Even information that is perceived to be confidential by some, must be assessed against objective measures to determine whether it can be effectively shared under the law.
“Embarrassment, discomfort or unwanted media attention towards elected members, as a whole or individually, or towards council as an organisation, are insufficient grounds for confidentiality of information,” Dornier said. “A big chunk of this information is supposed to be public already – and the reason the public doesn’t get it, or understand or analyse it, is because of us as an organisation.”
One of the more pressing issues for councils is not necessarily whether the public can get to public information, Dernier said, but whether councils have effective processes and procedures in place to preserve the integrity and security of confidential data.
In this respect, everyday issues such as staff turnover can be more problematic than perceived challenging trends such as the shift towards cloud applications, which are often maligned as being too insecure for council data. Palmerston and what he estimates to be 80% of NT councils are “already heavily, heavily engaged with the cloud” through use of current cloud-ERP systems – and yet many executives maintain a fear of cloud services as a home for data.
“I’ve had two complete changeovers of IT staff in 14 months in my role,” he explained, comparing the risk of that change to the risk from storing data in the cloud. “If I think about the risk that I’ve got from that – would all of the ratepayer data and private date be safer in the cloud, or safer in the hands of six people who have passwords to the system, and are no longer employed by the council?
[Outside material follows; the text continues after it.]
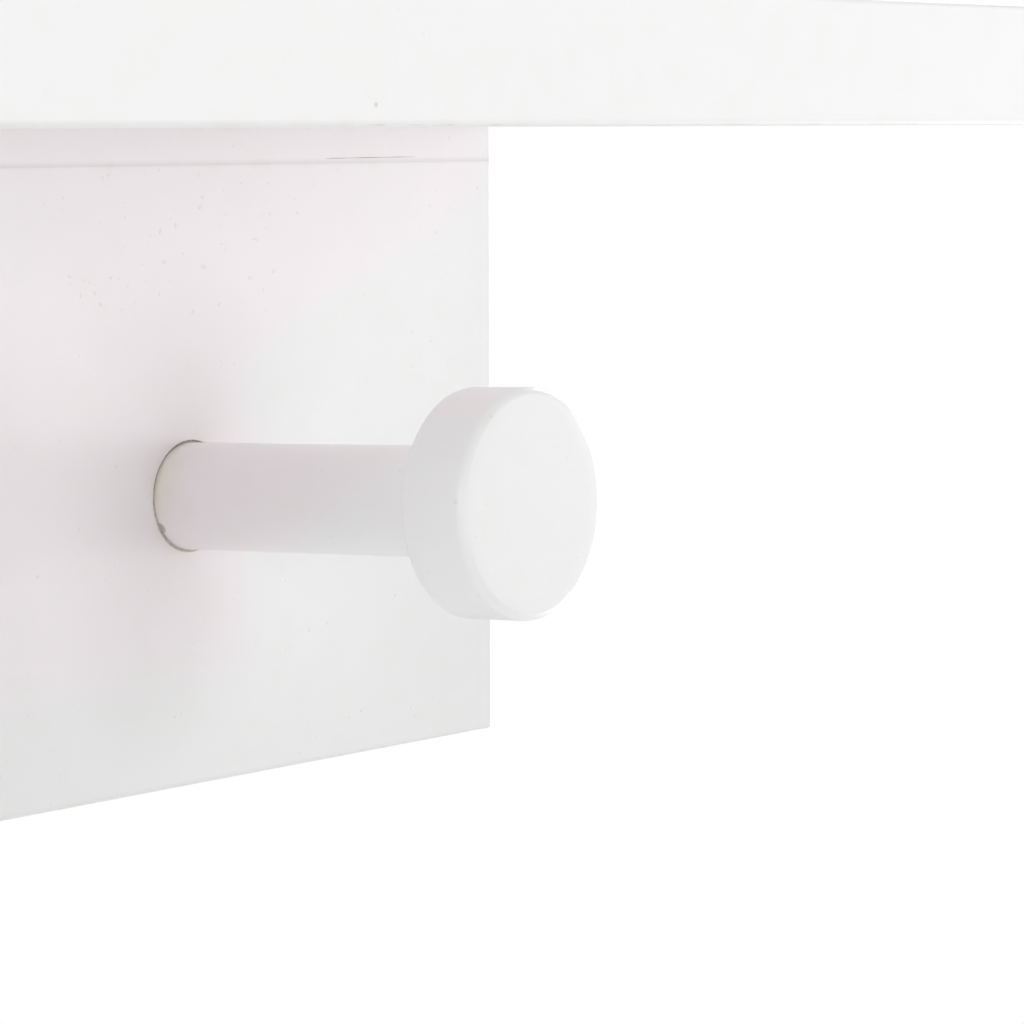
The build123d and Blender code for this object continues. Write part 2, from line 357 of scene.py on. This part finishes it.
def boardFinish(name, low, high, flush=0.0, specks=1.0, pegs=False, seam=False, mark=None):
    wear = boardWearAndShade
    paint = Finish(name)
    place = paint.place()
    x, y, z = paint.parts(place)
    gaps = []
    for along, start, end in zip((x, y, z), low / mm, high / mm):
        gaps.append((along - start).least(end - along))
    deep = gaps[0].least(gaps[1]).least(gaps[2])
    near = [gap.rise(*wear["arris"]) for gap in gaps]
    arris = near[0] * near[1] + near[1] * near[2] + near[0] * near[2]

    # the flush stops short of the rack's ends, less so near the top, and of its bottom edge
    limit = wear["blushEnd"] - z.rise(*wear["blushTopAt"]) * wear["blushTop"]
    bottom = [boardLow.z / mm + up for up in wear["blushBottom"]]
    share = (gaps[0] - limit).rise(*wear["blushFade"]) * z.rise(*bottom) * flush
    tone, sheen, height, mottle = paintSkin(paint, place, share, specks)

    # sanded arrises: the coat is thinner and a little rubbed, and the lower ones get painted shade
    thinned = arris * mottle.rise(*wear["arrisMottle"]) * wear["arrisShare"]
    tone = paint.blend(thinned, tone, paintLook["worn"])
    # painted shade along the lower arrises
    under = near[1] * near[2] * (z - low.z / mm).rise(*wear["lowerArrisShade"])
    tone = paint.blend(under * wear["lowerArrisShadeShare"], tone, paintLook["dull"])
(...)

I have to consider where my actual risk is.”
Even where local councils are concerned about the integrity of data or hamstrung by the desire to offer more-detailed analysis of council information, it’s worth providing as much data to the public in raw form as possible, Dornier added, to allow them to make of it what they will.
“If you’re not capable of spending money on developing applications and providing it through different views, why not just give it away?” he said. “A lot of municipalities around the world are finding all citizens want is the data, and they will come up with the way to interpret it.”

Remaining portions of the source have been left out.